To be able to spend more time in the learning zone we need to believe that we can improve, we must want to improve that particular skill, we must have an idea about what we can do to improve. Just performing the same method over and over again doesn’t necessarily help us improve. Without the process of practice, making mistakes, getting feedback and revision we will tend to stagnate in our current “safe” zone; methods that are familiar and easy, that we won’t feel like we’d be ridiculed for if we go wrong. My favourite is “if in doubt, ring the Treble”, that way I’ll stand a better change of not going wrong, or mucking it up for everyone else. The trouble with that is, I don’t progress myself.

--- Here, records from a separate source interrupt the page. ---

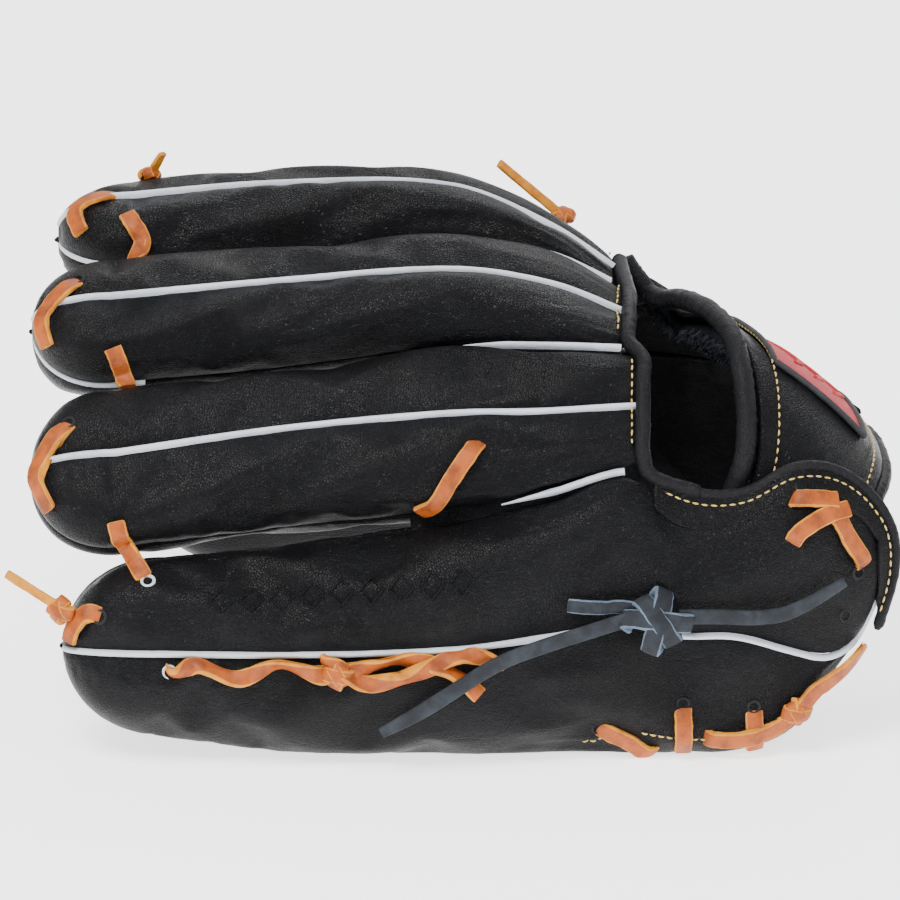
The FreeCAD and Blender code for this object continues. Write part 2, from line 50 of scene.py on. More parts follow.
# ------------------------------------------------------------------ sizes, in millimetres
MM = 0.001
ORIGIN = Vector((5.36, 91.66, 3.5))
FULLNESS = 2.4
LEATHER = 4.0
LACE_WIDTH = 6.35
LACE_THICK = 2.1
FOLD_LIMIT = 2.0
SEAM_STEPS = 1500
WELT_ROOT = 1.4

# Edges between the stalls, and each back's height over them, as in the part.
ARCH = {
    -125: [(-8, 12), (4, 71), (50, 116.5), (104, 143), (155, 147)],
    -60: [(-7, 2.5), (9, 78), (56, 121), (106, 144.5), (159, 149)],
    0: [(-8, 1.5), (5, 87), (52, 131), (100, 152), (147, 153)],
    35: [(-6, 1.5), (5, 95.5), (42, 135), (92, 150), (133, 147)],
    62: [(-5, 1.5), (5, 103.5), (40, 134.4), (86, 139), (126, 133)],
}
BULGE = {
    "pinky": [19, 24, 23, 19, 16],
    "ring": [18, 21, 17, 11, 6],
    "middle": [18, 20, 16, 11, 6],
    "index": [17, 20, 16, 9, 5],
}
REAR_GAP = 2.8
STALL_GAP = {-125: 5.0, -60: 4.0, 0: REAR_GAP, 35: REAR_GAP, 62: REAR_GAP}
FRONT_DEPTH = 14.0
TIP = {"pinky": -135.5, "ring": -147.0, "middle": -147.0, "index": -138.5, "thumb": -108.0}
TIP_LENGTH = {"pinky": 34.0, "ring": 30.0, "middle": 28.0, "index": 26.0, "thumb": 30.0}
BACK_END = {"pinky": 150.5, "ring": 66.0, "middle": 61.0, "index": 58.0, "thumb": 54.0}
PINKY_WALL = [
    (80, (-4, 1.5), (3, 91), 14, 2),
    (100, (-4, 2.5), (3, 90), 12, 1),
    (120, (-2, 10), (5, 98), 11, -13),
    (133, (0, 26), (7, 96.5), 9, -24),
    (144, (4, 42), (9, 88), 6, -22),
    (150.5, (7, 57), (9, 77), 3, -9),
]
THUMB_STALL = [
    (-78, (180, 69), (186, 3), 18, 0),
    (-40, (181, 75), (194, 2), 20, 0),
    (10, (180, 82), (196, 1.5), 19, 0),
    (52, (174, 88), (192, 1.5), 16, 0),
]
THUMB_HEEL = [
    (59, (172, 89), (190.5, 1.5), 15, 0),
    (70, (169, 90), (188, 1.5), 14, 0),
    (105, (158, 90), (176, 2.5), 12, 0),
    (119, (154, 88), (168, 9), 10, 0),
    (131, (148, 85), (160, 28), 8, 0),
    (146, (141, 78), (148, 46), 4, 0),
]
PALM = {
    5.5: [(1, 4), (12, 40), (24, 72), (46, 104), (82, 127), (122, 135), (150, 116), (164, 82), (170, 44),
          (182, 4)],
    35: [(0, 3), (10, 34), (22, 60), (44, 84), (80, 102), (118, 108), (146, 93), (160, 66), (168, 38),
         (180, 3)],
    65: [(0, 3), (10, 28), (24, 46), (46, 62), (80, 75), (112, 78), (140, 68), (156, 48), (165, 28),
         (177, 3)],
    95: [(1, 3), (12, 20), (27, 32), (48, 42), (78, 50), (104, 51), (128, 44), (145, 32), (156, 18),
         (168, 3)],
    116: [(7, 6), (18, 13), (33, 22), (52, 31), (78, 37), (98, 37), (119, 31), (136, 22), (147, 14),
          (159, 7)],
}
SADDLE = {
    5.5: [(151, 150), (166, 139), (178, 119), (184, 97)],
    35: [(138, 148), (154, 138), (170, 119), (180, 97)],
    58: [(132, 135), (147, 127), (163, 113), (175, 96)],
}
STRAP = [
    ((99, 14, 80), (141, 18, 60)),
    ((107, 20, 106), (146, 26, 82)),
    ((103, 45, 132), (150, 48, 88)),
    ((90, 86, 131), (147, 86, 86)),
    ((78, 119, 121), (141, 116, 80)),
    ((67, 127, 131), (132, 140, 68)),
]
FLAP_EDGE = [(71, 4, 102), (88, 4.5, 95.5), (104, 5.5, 96), (120, 9, 103.5), (134, 12, 102),
             (146, 13, 93.5), (154.5, 12, 80), (155.5, 9, 65), (149.5, 4, 45)]
WEB_HINGE = [(-100, 168, 143), (2, 156, 147)]
THUMB_ROOM_TOP = 97.0
STRAP_CROWN = 3.0
PATCH_SHARES = (0.40, 0.77, 0.14, 0.80)    # the patch's reach along the strap, then across it
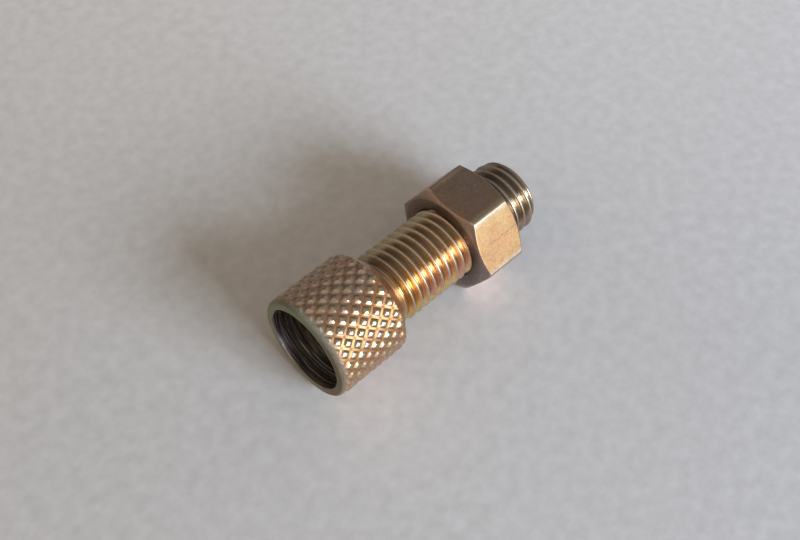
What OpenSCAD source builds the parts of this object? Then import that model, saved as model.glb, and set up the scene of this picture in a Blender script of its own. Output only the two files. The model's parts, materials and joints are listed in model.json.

In our #bellringing context this could be the difference between learning the theory of a new method and practicing it on a practice night on using an ringing simulator, in order to perform it to the best of our ability of a Sunday morning, or during a striking competition, or a quarter peal or peal. I also know that I’m really bad at this too. Often I might turn up to a practice having not put enough effort into the learning part, and then hash my way through it, or do enough to just get by without making too much of a pigs ear, but I haven’t learned it properly and will immediately forget it because I’ve not gone back over the bits I find difficult, or asked for help.
My latest thing is to try to learn to ring handbells. I don’t particularly want to ring handbells quarters or peals, but I want to be able to hold my own if I were asked if I could ring something simple. It’s been nearly 40 years since I learnt to ring a tower bell so going back to the beginning to ring handbells, to unlearn some of the things I’ve learned on tower bells and learn them in a different way, has been, so far, really quite difficult. However, I must persevere if I am to reach a decent performance zone. I must make that effort and spend that time in the learning zone, read, watch, listen, practice, make mistakes, get feedback, try again and eventually I will improve.